Bermodal cahaya telepon genggam yang tinggal 14%, saya bergegas mengantar istri ke dapur. Rupanya, di dapur sudah ada lampu minyak sederhana. Terbuat dari toples kaca bekas sambal terasi, bagian atasnya yang terbuat dari kaleng dilubangi untuk sumbu kain. Bahan bakarnya diambil dari minyak bekas alias jelantah. Akhirnya, lampu minyak buatan istri pun menyala.
Sholat Isya berjamaah dilaksanakan dalam temaram lampu minyak. Seusai sholat, saya balik badan menghadap jamaah yang setia. Sedikit memberikan prolog, kultum singkat akhirnya diakhiri dengan pertanyaan.
“Siapa yang bisa memberikan pendapat hikmah apa di balik padamnya lampu ini?” tanya saya sambil menatap para jamaah.
Akhirnya istri memberikan contoh berpendapat.
“Kegelapan dan cahaya lampu ini bisa menjadi contoh suasana di alam kubur nanti. Di antara himpitan tanah dan gulitanya. Cahaya lampu itu ibarat pahala amalan kita yang akan menerangi di alam kubur. Pahala sholat, membaca Al Quran, bersedekah dan amalan lainnya,” terangnya.
Ya, kita diajarkan untuk pandai mengambil hikmah dari setiap kejadian. Hikmah lainnya diantaranya, suasana menjadi hening dan menambah kekhusyuan beribadah. Suara barang elektronik yang menimbulkan kebisingan mati semua. Senyap.

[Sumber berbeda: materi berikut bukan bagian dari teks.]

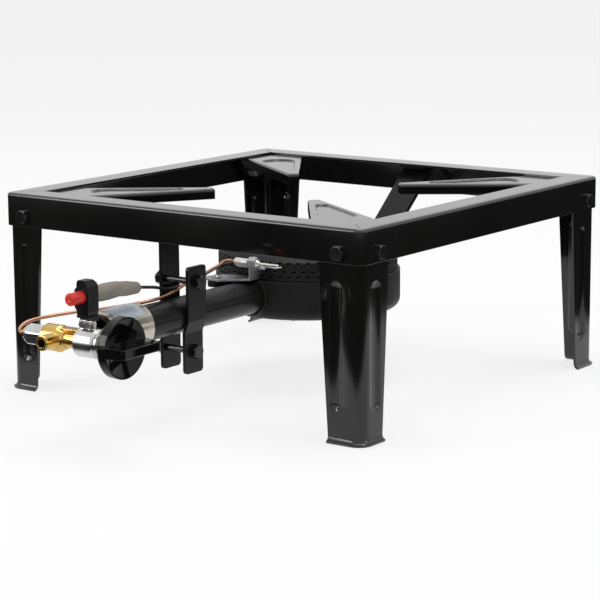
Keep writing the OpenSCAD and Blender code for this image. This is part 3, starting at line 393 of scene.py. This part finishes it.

Selain itu, kita tidak boleh berburuk sangka kepada Allah SWT. Alih-alih menggerutu dan memaki PLN atas padamnya lampu, banyak tindakan positif yang bisa dilakukan. Salah satunya duduk bercengkrama saling berbagi cerita yang menambah kehangatan keluarga.
Sedia payung sebelum hujan. Eh, sedia lampu sebelum listrik padam. Bukan karena tidak ada lampu batere, penggunaan lampu minyak ini sebagai alat pembelajaran untuk anak dalam mengambil hikmah.